The whole Higgs Boson thing is really interesting. Not only was is not discovered over the last several months, but in a way that makes it certain that it exists, but for other reasons as well. Higgs himself predicted its existence a very long time ago and was told by the greats that it really can’t exist, so he should be a model for all those people with Theories … like “they didn’t believe Higgs either, so I must be right!” … but instead the usual suspects have lined up (at least in the spam section of my blogs) to tell us how the Higgs Particle itself is a conspiracy.

Another thing is this whole wave-particle duality shtick. The Higgs is a wobbly gobbly everywherish gooblygop, for sure, but even though it is everywhere and affects everything, a tiny bit of it has to be ripped from the space-time continuum and turned into a piece of cosmic lint before we can “see” it, and even then we can’t really “see” it very well.

Also, I’m trying to remember what the social and cultural reaction were to the earlier discoveries of various particles. The term “smashing the atom” seems to have come from some of this early work. Most of what I remember of the earliest particles being discovered was conveyed to me after the fact reading Azimov’s Intelligent Mans Guide To the Physical Science, which I believe is no longer in print.

Were earlier discovered similar in their social and cultural effects or different? Anybody remember?

By the time that book was written in 1964, about twenty “particles” or wavy goobldy gobbly things (like “heat rays”) had been discovered. Since then, about a dozen. Here I note that the Higgs Boson is undiscoverable by Wikipedia. The “Timeline of Particle Discoveries” entry does not list the Higgs…doesn’t use the word Higgs on the list (though it is in the intro and elsewhere). Apparently, what happened yesterday was an unverified report of an excited neutral X-b baryon[citation needed]

Which leads us to the question of whether or not it was actually discovered. The New York Times says it was found: “Physicists Find Elusive Particle Seen as Key to Universe” … but was it really? What really happened, according to that report, was a bit more dramatic while at the same time being very subtle indeed:

Like Omar Sharif materializing out of the shimmering desert as a man on a camel in “Lawrence of Arabia,” the elusive boson has been coming slowly into view since last winter, as the first signals of its existence grew until they practically jumped off the chart.

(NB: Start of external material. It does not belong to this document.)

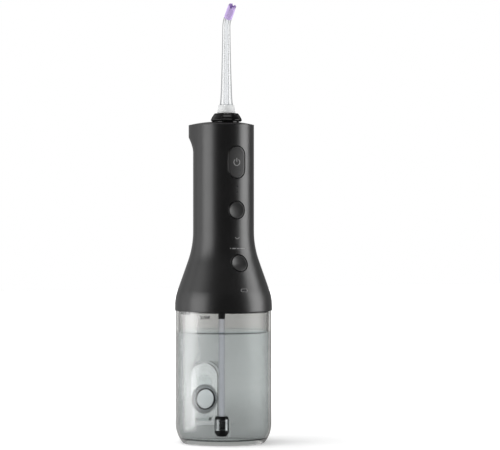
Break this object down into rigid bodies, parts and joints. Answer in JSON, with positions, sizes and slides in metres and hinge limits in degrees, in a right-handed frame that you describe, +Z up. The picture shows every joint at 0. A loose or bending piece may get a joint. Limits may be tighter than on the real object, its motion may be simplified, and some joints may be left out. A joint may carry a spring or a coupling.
{
  "type": "water flosser",
  "caption": "Cordless water flosser: black handle with piston pump and buttons on a clear water tank, with a spinning, removable bent nozzle and soft tip.",
  "frame": {"origin": "on the table, at the axis of the tank and the handle", "axes": "+Z up along the tank's axis; the buttons and the nozzle's tip face -Y, the finger lip and the fill cap are at +Y"},
  "size_m": [0.066, 0.066, 0.2985],
  "materials": {
    "tank_clear": "clear, lightly tinted grey, polished",
    "cap_clear": "clear, polished",
    "seal_rubber": "soft black silicone",
    "steel": "plain steel",
    "housing_black": "fine satin black",
    "cover_black": "satin black",
    "plate_black": "black",
    "silicone_clear": "translucent silicone",
    "weight_bright": "polished metal",
    "weight_black": "black rubber",
    "inner_grey": "moulded grey",
    "gear_white": "acetal, natural",
    "pinion_brass": "cut brass",
    "motor_steel": "zinc-plated can",
    "cell_wrap": "shrink sleeve",
    "contact_metal": "nickel",
    "board_green": "solder mask",
    "component_black": "moulded",
    "button_black": "satin black",
    "light_lens": "smoked lens",
    "cover_rubber": "soft black",
    "collar_black": "polished black",
    "nozzle_clear": "clear, polished",
    "skirt_frosted": "frosted",
    "tip_lavender": "soft silicone"
  },
  "bodies": {
    "tank": {"reservoir": "tank_clear", "fill_cap_pin": "steel"},
    "fill_cap": {"fill_cap": "cap_clear", "fill_cap_seal": "seal_rubber"},
    "handle": {"handle_housing": "housing_black", "top_cover": "cover_black", "base_plate": "plate_black", "base_seal": "seal_rubber", "base_screws": "steel", "chassis": "inner_grey", "chassis_screws": "steel", "hose_connector": "plate_black", "inlet_tube": "silicone_clear", "pump_body": "inner_grey", "inlet_valve": "seal_rubber", "outlet_valve": "seal_rubber", "outlet_fitting": "inner_grey", "pressure_hose": "silicone_clear", "gear_axle": "steel", "motor": "motor_steel", "battery_tray": "inner_grey", "battery": "cell_wrap", "battery_tabs": "contact_metal", "main_board": "board_green", "key_switches": "component_black", "board_parts": "component_black", "indicator_lights": "light_lens", "battery_light": "light_lens", "charge_socket": "contact_metal", "nozzle_socket": "inner_grey", "socket_o_ring": "seal_rubber"},
    "pickup": {"suction_hose": "silicone_clear", "pickup_rim": "weight_black", "pickup_sleeve": "weight_bright", "pickup_foot": "weight_black", "pickup_filter": "steel"},
    "gear": {"drive_gear": "gear_white"},
    "rotor": {"motor_shaft": "steel", "motor_pinion": "pinion_brass"},
    "piston": {"piston": "gear_white", "piston_seal": "seal_rubber"},
    "power_button": {"power_button": "button_black"},
    "pressure_button": {"pressure_button": "button_black"},
    "mode_button": {"mode_button": "button_black"},
    "charge_cover": {"charge_cover": "cover_rubber"},
    "collar": {"nozzle_collar": "collar_black"},
    "nozzle": {"nozzle_stem": "nozzle_clear", "nozzle_skirt": "skirt_frosted", "nozzle_tip": "tip_lavender"}
  },
  "joints": [
    {"name": "handle_lift", "type": "slide", "parent": "tank", "child": "handle", "axis": [0, 0, 1], "range_m": [0, 0.1]},
    {"name": "fill_cap_hinge", "type": "hinge", "parent": "tank", "child": "fill_cap", "pos_m": [0, 0.0304, 0.0136], "axis": [-1, 0, 0], "range_deg": [0, 100]},
    {"name": "pickup_swing", "type": "hinge", "parent": "handle", "child": "pickup", "pos_m": [0, 0.0029, 0.0819], "axis": [1, 0, 0], "range_deg": [-12, 12]},
    {"name": "nozzle_spin", "type": "hinge", "parent": "handle", "child": "collar", "pos_m": [0, -0.0043, 0.2179], "axis": [0, 0, 1], "continuous": true},
    {"name": "nozzle_pull", "type": "slide", "parent": "collar", "child": "nozzle", "axis": [0, 0, 1], "range_m": [0, 0.025]},
    {"name": "gear_spin", "type": "hinge", "parent": "handle", "child": "gear", "pos_m": [-0.009, -0.008, 0.1014], "axis": [0, 0, 1], "continuous": true},
    {"name": "rotor_spin", "type": "hinge", "parent": "handle", "child": "rotor", "pos_m": [0, 0.004, 0.1014], "axis": [0, 0, 1], "continuous": true},
    {"name": "piston_slide", "type": "slide", "parent": "handle", "child": "piston", "axis": [1, 0, 0], "range_m": [-0.001, 0.001]},
    {"name": "power_press", "type": "slide", "parent": "handle", "child": "power_button", "axis": [0, 1, 0], "range_m": [0, 0.0008], "stiffness_N_per_m": 300, "springref_m": -0.001},
    {"name": "pressure_press", "type": "slide", "parent": "handle", "child": "pressure_button", "axis": [0, 1, 0], "range_m": [0, 0.0008], "stiffness_N_per_m": 300, "springref_m": -0.001},
    {"name": "mode_press", "type": "slide", "parent": "handle", "child": "mode_button", "axis": [0, 0.9431, -0.3324], "range_m": [0, 0.0008], "stiffness_N_per_m": 300, "springref_m": -0.001},
    {"name": "charge_cover_hinge", "type": "hinge", "parent": "handle", "child": "charge_cover", "pos_m": [0, 0.02693, 0.11403], "axis": [-1, 0, 0], "range_deg": [0, 105]}
  ],
  "couplings": [
    {"joint": "rotor_spin", "follows": "gear_spin", "ratio": -4}
  ]
}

And the top quark himself clarifies in case you were wondering if they really found it or not:

“I think we have it,” said Rolf-Dieter Heuer, the director general of CERN .. He and others said that it was too soon to know for sure…For now, some physicists are simply calling it a “Higgslike” particle

OK, whatever. What if its not “Higgs” but rather “Higgslike” in every possible respect? What do we do then?